爬取B站视频弹幕

参考：https://www.cnblogs.com/becks/p/14540355.html

0.爬虫之前

安装BeautifulSoup4；

B站弹幕接口👇，中间的xxx，是视频的一个id号，就是后面会提到的cid。

1	`http://comment.bilibili.com/xxx.xml`

1.获取cid

我们要爬取的弹幕是冰冰的第一期视频，首先打开要爬取的视频并点击播放，打开浏览器的调试器。
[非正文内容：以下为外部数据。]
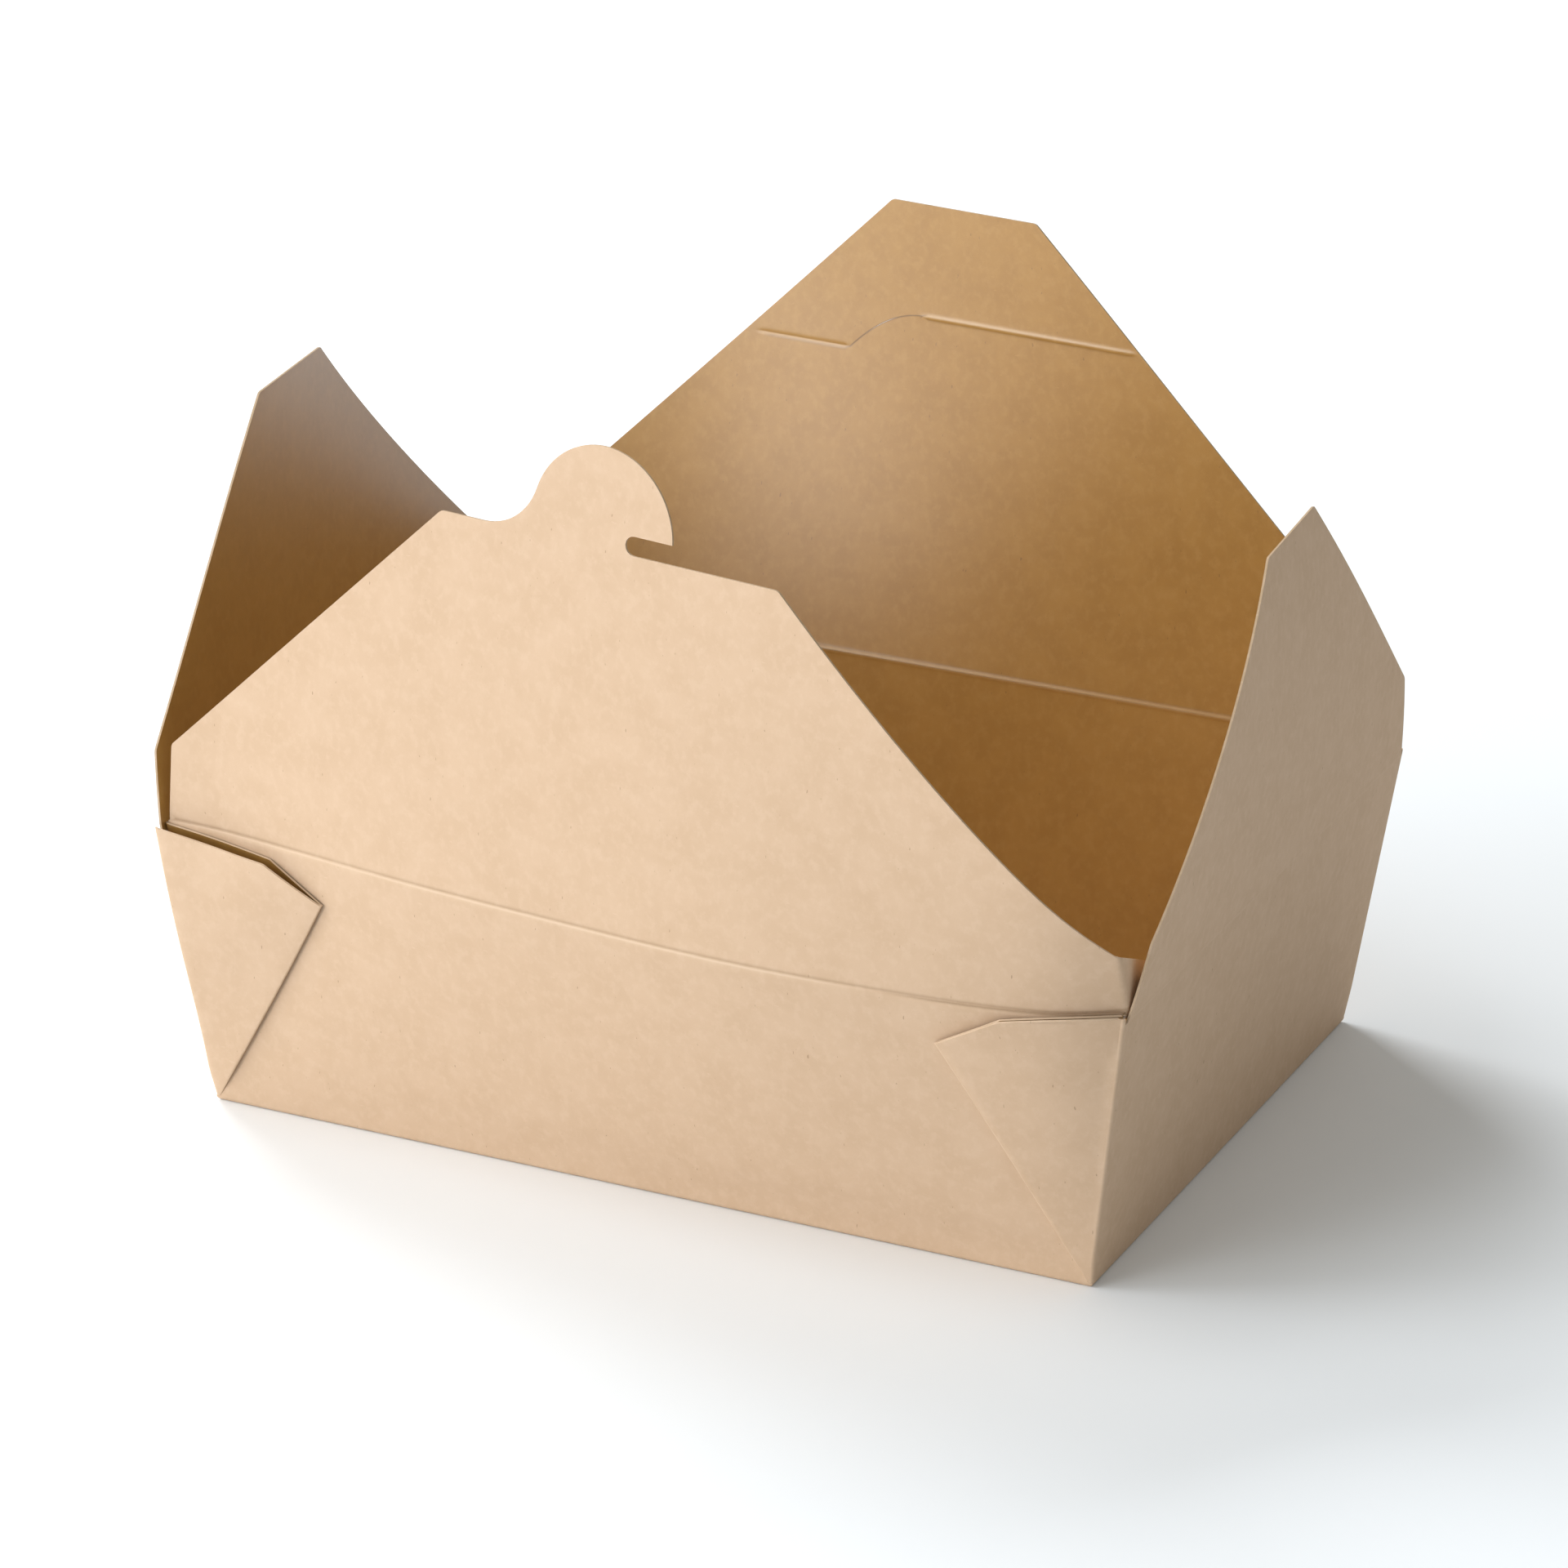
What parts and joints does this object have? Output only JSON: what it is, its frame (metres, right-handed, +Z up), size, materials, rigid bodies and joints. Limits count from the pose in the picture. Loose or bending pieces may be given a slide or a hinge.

按照下面的步骤获取cid。

2.进入弹幕接口网址

我们现在已经知道，冰冰第一期视频的弹幕网址了。

1	`http://comment.bilibili.com/283851334.xml`

我们进入这个网页，查看网页的结构，可以从图中看到，弹幕内容存放在d标签中，这样就确定了爬虫用到的筛选条件：

1	`comments = find_all('d')`

QQ截图20210410211221

3.编码

"""
@encoding   :       utf-8
@Author     :       Tang
@E-mail     :       1009592703@qq.com
@File       :       t5_1beautifulsoup.py
@Description:       use BeautifulSoup to crawl web pages
@CreateTime :       2021/4/10    14:00
"""
import requests
from bs4 import BeautifulSoup

global comments
comments = ''

def get_reviews(html):
    html_doc = str(html, 'utf-8')
    bf = BeautifulSoup(html_doc, 'html.parser')
    comment = bf.find_all('d')
    i = 0
    for short in comment:
        global comments
        comments += str(i + 1) + ' : ' + short.text + '\n'
        i = i + 1
    return comments


url = "http://comment.bilibili.com/283851334.xml"
herders = {
    'User-Agent': 'Mozilla/5.0 (Windows NT 6.1;WOW64) AppleWebKit/537.36 (KHTML,like GeCKO) Chrome/45.0.2454.85 Safari/537.36 115Broswer/6.0.3',
    'Referer': 'https://movie.douban.com/',
    'Connection': 'keep-alive'}
response = requests.get(url, headers=herders)
print('返回状态码：%s' % response.status_code)
get_reviews(response.content)
print(comments)